Nothing but the lines from the line that contains "right round the base" through the line that contains "if empty is" should appear in the output, each reproduced exactly.

Start of Dataset content

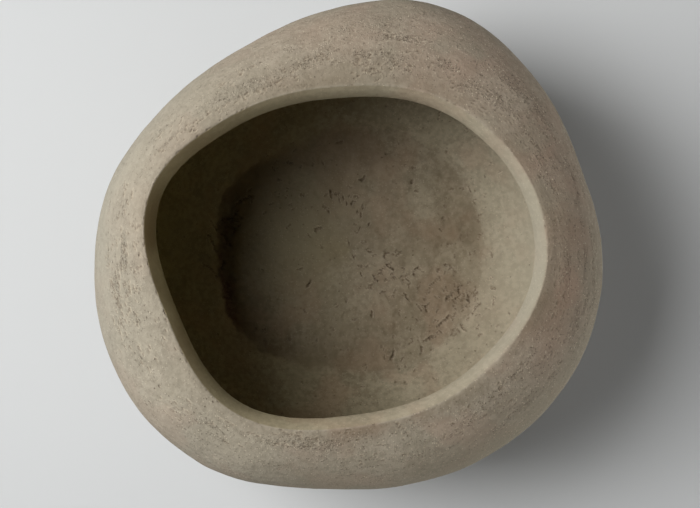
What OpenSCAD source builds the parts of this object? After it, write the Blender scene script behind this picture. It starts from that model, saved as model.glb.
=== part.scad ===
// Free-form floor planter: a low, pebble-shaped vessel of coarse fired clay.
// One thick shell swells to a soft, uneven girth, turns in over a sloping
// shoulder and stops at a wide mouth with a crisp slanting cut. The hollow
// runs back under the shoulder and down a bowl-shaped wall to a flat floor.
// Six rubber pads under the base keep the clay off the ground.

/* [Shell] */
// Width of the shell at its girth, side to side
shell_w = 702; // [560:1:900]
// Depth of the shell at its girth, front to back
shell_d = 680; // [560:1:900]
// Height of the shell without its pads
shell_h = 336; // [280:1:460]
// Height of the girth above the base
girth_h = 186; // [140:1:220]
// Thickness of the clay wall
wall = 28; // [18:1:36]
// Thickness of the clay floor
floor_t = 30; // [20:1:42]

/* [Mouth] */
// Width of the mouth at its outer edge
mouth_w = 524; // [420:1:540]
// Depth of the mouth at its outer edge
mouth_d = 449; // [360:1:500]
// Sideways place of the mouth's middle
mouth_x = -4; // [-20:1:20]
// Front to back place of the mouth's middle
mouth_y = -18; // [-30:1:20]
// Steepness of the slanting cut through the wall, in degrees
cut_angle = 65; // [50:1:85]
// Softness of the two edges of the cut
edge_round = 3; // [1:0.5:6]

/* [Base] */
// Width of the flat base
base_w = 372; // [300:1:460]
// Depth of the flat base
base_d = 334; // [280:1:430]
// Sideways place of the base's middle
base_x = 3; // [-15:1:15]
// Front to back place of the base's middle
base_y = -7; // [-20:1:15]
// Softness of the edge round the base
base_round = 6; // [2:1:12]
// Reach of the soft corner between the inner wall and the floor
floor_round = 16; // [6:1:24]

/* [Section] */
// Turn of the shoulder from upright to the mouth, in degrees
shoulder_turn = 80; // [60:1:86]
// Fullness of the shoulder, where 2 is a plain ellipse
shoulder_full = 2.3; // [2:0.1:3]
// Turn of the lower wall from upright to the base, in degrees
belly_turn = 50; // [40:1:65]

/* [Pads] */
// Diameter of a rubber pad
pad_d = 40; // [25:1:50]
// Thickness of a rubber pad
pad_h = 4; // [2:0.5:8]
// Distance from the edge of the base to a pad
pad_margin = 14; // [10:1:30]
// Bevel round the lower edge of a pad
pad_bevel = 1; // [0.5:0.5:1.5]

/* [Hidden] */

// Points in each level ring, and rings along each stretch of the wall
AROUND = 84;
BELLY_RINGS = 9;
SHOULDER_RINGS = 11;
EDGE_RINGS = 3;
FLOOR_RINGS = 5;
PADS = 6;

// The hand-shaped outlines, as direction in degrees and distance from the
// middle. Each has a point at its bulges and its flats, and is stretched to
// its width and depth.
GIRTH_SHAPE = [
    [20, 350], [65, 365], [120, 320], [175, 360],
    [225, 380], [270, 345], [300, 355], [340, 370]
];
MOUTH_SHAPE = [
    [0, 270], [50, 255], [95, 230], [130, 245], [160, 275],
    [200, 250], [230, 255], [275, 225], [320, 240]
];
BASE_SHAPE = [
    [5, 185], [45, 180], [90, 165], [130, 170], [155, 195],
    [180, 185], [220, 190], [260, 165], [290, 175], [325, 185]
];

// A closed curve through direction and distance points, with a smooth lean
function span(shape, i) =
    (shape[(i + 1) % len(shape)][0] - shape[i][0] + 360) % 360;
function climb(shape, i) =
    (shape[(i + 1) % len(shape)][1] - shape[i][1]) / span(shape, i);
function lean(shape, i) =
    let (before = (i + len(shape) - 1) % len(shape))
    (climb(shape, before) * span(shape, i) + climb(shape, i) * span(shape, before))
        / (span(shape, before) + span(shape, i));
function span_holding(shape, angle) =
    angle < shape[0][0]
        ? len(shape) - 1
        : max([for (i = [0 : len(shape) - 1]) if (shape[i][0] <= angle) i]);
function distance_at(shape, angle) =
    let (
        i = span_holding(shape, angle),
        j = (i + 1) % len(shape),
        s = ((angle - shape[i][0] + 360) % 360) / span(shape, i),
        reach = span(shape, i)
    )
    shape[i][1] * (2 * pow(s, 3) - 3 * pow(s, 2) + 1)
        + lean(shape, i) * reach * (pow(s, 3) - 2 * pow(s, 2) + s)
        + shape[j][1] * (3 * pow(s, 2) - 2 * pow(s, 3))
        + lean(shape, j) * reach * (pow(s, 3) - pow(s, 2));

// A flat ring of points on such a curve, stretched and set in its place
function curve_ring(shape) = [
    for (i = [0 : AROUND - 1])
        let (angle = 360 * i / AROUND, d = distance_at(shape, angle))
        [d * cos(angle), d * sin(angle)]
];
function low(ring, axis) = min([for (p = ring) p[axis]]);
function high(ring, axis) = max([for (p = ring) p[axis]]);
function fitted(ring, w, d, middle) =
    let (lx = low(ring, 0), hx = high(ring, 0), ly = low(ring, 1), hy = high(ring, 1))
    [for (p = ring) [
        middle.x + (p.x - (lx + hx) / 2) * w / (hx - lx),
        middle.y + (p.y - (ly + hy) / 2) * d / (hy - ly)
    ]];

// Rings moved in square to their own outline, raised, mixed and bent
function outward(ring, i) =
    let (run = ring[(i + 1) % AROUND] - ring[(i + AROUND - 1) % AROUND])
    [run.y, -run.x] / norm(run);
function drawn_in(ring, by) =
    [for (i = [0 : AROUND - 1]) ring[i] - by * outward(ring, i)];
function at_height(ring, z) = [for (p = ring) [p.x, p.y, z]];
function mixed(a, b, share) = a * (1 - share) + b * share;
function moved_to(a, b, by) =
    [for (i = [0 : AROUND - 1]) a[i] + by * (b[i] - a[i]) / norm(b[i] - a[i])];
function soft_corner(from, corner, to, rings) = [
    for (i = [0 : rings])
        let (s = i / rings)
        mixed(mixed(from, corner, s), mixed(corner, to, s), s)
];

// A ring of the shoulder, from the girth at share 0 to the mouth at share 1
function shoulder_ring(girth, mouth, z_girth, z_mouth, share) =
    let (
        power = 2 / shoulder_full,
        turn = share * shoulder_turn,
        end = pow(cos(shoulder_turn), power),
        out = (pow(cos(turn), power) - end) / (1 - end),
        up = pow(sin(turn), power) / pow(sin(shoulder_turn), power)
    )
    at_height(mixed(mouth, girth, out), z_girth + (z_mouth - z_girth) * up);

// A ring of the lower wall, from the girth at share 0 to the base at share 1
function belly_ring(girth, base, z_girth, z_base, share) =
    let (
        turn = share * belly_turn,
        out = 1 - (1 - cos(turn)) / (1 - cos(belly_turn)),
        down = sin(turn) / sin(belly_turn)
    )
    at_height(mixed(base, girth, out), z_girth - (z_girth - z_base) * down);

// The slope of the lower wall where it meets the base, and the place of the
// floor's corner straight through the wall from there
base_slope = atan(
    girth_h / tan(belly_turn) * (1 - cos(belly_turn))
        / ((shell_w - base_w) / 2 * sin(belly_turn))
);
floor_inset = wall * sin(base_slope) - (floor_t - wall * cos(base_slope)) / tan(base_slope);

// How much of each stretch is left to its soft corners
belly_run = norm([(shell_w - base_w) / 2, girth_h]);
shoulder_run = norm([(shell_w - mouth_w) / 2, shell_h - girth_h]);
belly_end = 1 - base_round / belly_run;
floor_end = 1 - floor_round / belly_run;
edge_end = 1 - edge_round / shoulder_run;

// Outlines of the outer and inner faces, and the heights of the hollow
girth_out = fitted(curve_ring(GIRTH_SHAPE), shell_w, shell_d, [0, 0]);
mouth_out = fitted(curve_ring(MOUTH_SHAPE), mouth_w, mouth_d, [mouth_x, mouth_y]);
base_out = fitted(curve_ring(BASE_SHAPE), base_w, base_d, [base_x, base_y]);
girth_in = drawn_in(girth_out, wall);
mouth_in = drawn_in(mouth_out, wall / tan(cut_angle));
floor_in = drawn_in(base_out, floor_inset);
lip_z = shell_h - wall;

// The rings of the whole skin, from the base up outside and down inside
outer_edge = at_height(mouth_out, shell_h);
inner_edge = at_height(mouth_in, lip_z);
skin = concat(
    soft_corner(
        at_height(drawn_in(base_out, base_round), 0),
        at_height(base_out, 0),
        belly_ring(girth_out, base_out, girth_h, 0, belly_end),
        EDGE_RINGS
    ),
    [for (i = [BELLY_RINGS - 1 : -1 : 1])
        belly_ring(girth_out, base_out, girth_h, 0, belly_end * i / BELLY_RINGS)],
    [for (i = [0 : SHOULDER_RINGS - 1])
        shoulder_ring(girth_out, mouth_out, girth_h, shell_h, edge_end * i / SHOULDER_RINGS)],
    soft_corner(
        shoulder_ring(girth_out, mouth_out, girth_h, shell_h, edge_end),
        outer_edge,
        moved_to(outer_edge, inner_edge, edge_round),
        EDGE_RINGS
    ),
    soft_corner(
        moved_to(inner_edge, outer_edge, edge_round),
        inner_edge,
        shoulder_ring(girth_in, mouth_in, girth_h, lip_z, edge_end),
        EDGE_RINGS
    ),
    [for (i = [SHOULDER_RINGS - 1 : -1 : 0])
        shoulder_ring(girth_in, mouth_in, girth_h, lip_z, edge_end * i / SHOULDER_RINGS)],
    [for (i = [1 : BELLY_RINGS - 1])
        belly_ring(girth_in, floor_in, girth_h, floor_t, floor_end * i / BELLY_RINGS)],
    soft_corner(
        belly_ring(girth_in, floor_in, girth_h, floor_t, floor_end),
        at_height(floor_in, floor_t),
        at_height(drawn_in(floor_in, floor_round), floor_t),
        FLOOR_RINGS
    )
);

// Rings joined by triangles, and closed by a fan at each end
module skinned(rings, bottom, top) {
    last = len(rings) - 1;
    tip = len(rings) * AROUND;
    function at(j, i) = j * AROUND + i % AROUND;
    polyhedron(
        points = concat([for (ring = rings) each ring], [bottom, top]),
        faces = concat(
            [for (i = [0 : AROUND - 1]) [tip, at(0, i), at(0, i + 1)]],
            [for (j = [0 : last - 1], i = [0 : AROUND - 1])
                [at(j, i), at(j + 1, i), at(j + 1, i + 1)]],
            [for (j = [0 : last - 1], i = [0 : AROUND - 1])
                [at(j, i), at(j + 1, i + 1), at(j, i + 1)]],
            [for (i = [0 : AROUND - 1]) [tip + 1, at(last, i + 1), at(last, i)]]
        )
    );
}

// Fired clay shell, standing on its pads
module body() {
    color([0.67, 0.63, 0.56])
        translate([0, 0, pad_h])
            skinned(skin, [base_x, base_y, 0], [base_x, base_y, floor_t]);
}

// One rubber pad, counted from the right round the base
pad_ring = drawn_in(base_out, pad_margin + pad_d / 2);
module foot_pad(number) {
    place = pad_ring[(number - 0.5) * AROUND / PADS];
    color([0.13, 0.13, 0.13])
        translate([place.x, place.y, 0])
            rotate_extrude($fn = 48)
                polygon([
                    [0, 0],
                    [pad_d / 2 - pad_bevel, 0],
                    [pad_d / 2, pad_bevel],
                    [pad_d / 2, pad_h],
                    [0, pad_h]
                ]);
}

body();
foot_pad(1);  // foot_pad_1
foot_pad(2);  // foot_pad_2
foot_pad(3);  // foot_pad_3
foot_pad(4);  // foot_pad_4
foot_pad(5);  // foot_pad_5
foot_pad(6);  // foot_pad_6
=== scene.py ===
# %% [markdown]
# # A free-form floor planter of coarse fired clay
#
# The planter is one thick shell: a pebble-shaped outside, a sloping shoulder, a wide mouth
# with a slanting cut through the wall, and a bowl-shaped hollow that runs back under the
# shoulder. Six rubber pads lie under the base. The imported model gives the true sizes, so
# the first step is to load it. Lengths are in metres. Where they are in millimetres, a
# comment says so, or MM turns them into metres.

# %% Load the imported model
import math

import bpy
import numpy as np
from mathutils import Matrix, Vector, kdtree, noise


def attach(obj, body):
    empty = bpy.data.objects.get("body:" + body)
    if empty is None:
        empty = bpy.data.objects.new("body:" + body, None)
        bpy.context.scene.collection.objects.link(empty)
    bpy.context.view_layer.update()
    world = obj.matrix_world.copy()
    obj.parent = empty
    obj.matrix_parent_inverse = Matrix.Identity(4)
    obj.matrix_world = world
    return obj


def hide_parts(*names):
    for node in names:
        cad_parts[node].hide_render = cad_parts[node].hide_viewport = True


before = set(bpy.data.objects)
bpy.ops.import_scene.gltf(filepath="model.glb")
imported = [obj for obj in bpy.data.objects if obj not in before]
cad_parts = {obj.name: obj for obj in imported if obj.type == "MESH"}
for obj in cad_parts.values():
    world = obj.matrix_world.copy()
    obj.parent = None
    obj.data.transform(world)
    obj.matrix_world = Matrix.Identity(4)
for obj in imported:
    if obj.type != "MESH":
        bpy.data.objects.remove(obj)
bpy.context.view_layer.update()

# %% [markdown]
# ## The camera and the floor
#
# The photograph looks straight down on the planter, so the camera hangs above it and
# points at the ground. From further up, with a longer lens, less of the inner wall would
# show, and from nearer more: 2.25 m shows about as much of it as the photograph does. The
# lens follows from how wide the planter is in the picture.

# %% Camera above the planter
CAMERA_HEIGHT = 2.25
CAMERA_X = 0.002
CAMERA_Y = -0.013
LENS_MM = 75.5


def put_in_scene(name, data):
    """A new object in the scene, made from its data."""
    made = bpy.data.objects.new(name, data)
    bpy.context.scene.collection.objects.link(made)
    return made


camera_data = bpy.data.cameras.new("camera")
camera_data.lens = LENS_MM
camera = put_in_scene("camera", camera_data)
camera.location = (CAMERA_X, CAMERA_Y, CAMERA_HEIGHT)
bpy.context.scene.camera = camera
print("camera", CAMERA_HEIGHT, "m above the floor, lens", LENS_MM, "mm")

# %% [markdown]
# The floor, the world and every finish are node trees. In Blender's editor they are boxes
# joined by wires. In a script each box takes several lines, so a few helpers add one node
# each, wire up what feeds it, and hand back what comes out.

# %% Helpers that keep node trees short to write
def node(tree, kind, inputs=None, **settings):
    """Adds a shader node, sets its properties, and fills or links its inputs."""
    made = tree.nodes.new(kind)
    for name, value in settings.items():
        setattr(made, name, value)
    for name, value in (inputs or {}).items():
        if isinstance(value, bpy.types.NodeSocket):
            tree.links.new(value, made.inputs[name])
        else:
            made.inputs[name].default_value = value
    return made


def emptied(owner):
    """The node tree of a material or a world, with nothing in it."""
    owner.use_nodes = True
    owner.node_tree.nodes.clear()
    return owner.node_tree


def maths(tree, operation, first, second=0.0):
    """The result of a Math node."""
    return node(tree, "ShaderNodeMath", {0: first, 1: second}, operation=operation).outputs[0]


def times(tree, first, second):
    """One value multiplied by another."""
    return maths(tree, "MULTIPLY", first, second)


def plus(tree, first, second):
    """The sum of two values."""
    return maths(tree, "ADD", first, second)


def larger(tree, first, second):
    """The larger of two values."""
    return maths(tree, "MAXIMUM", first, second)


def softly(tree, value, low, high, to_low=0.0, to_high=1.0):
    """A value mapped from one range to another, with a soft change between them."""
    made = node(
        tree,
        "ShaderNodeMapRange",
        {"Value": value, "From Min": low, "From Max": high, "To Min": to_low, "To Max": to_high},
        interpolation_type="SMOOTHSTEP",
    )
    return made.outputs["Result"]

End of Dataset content

> [Exercise response]:
// One rubber pad, counted from the right round the base
pad_ring = drawn_in(base_out, pad_margin + pad_d / 2);
module foot_pad(number) {
    place = pad_ring[(number - 0.5) * AROUND / PADS];
    color([0.13, 0.13, 0.13])
        translate([place.x, place.y, 0])
            rotate_extrude($fn = 48)
                polygon([
                    [0, 0],
                    [pad_d / 2 - pad_bevel, 0],
                    [pad_d / 2, pad_bevel],
                    [pad_d / 2, pad_h],
                    [0, pad_h]
                ]);
}

body();
foot_pad(1);  // foot_pad_1
foot_pad(2);  // foot_pad_2
foot_pad(3);  // foot_pad_3
foot_pad(4);  // foot_pad_4
foot_pad(5);  // foot_pad_5
foot_pad(6);  // foot_pad_6
=== scene.py ===
# %% [markdown]
# # A free-form floor planter of coarse fired clay
#
# The planter is one thick shell: a pebble-shaped outside, a sloping shoulder, a wide mouth
# with a slanting cut through the wall, and a bowl-shaped hollow that runs back under the
# shoulder. Six rubber pads lie under the base. The imported model gives the true sizes, so
# the first step is to load it. Lengths are in metres. Where they are in millimetres, a
# comment says so, or MM turns them into metres.

# %% Load the imported model
import math

import bpy
import numpy as np
from mathutils import Matrix, Vector, kdtree, noise


def attach(obj, body):
    empty = bpy.data.objects.get("body:" + body)
    if empty is None:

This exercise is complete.